Quem leu o livro e for ao cinema em busca de fidelidade histórica, coerência ou precisão, vai se decepcionar. A jornada do paraibano, que usou jornais e emissoras de rádio e televisão em benefício próprio, para enriquecer, chantagear e passar a perna na concorrência, contada de forma tão rica em detalhes no volumoso livro de Fernando Moraes, se transfigura. Até mesmo Getúlio Vargas (Paulo Betti, em atuação fora do tom em vários aspectos), figura-chave na biografia de Chatô e no período histórico retratado, se apresenta como uma releitura quase insultante do estadista e ditador gaúcho – o sotaque riograndense é medonho. Ainda assim, esse Getúlio, também algo caricato, é interessante. Chega ao ponto de aparecer como fantasma após seu suicídio em 1954, para testemunhar a favor do empresário.

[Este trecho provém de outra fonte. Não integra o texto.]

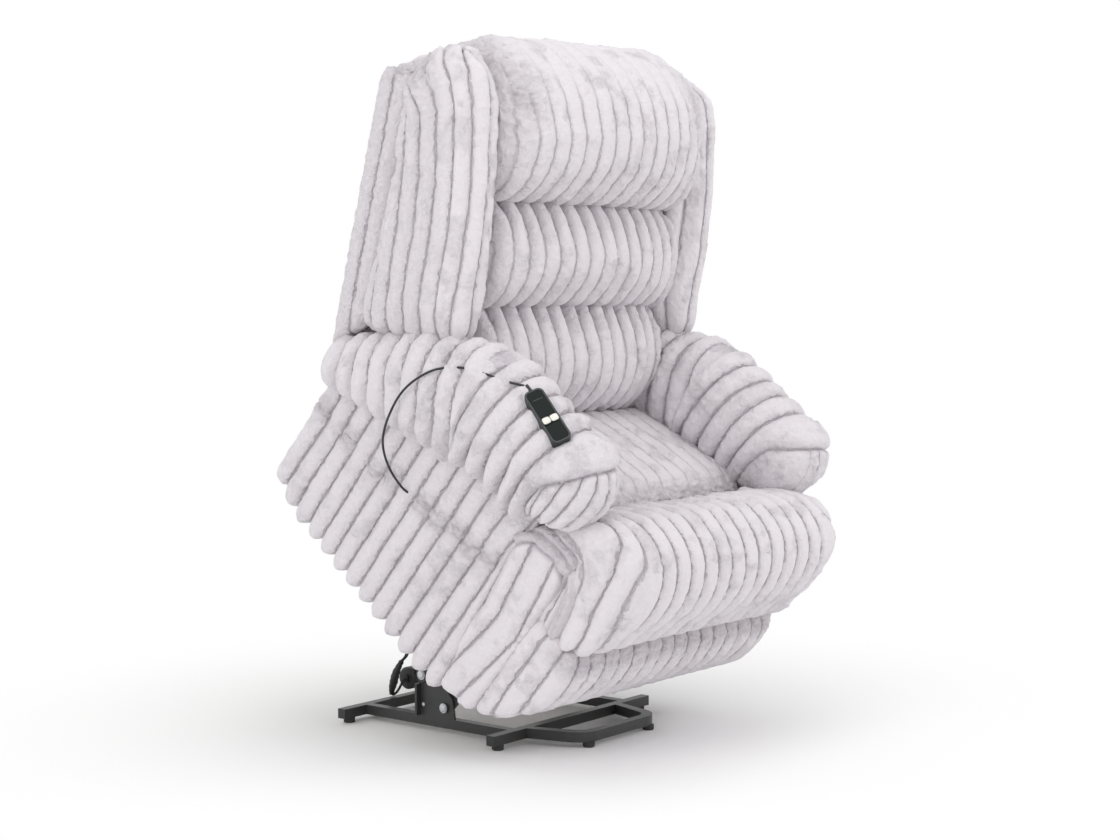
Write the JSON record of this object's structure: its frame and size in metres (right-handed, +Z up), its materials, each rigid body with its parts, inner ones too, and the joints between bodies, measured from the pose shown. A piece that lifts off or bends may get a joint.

Jagunço, fanfarrão, corrupto, arrivista, inescrupuloso. O Chatô do filme é tudo isso, e construído com traços macunaímicos, para simbolizar um Brasil com pouco ou nenhum caráter. Assim como quase todos os demais personagens do filme, que compõem um retrato perturbador da história nacional, ao mesmo tempo distante e espantosamente atual. Talvez também por isso o longa-metragem de Fontes, com todas as suas falhas, tenha sobrevivido bem ao tempo. Não perdeu a validade e causa bastante desassossego. Já é bastante coisa.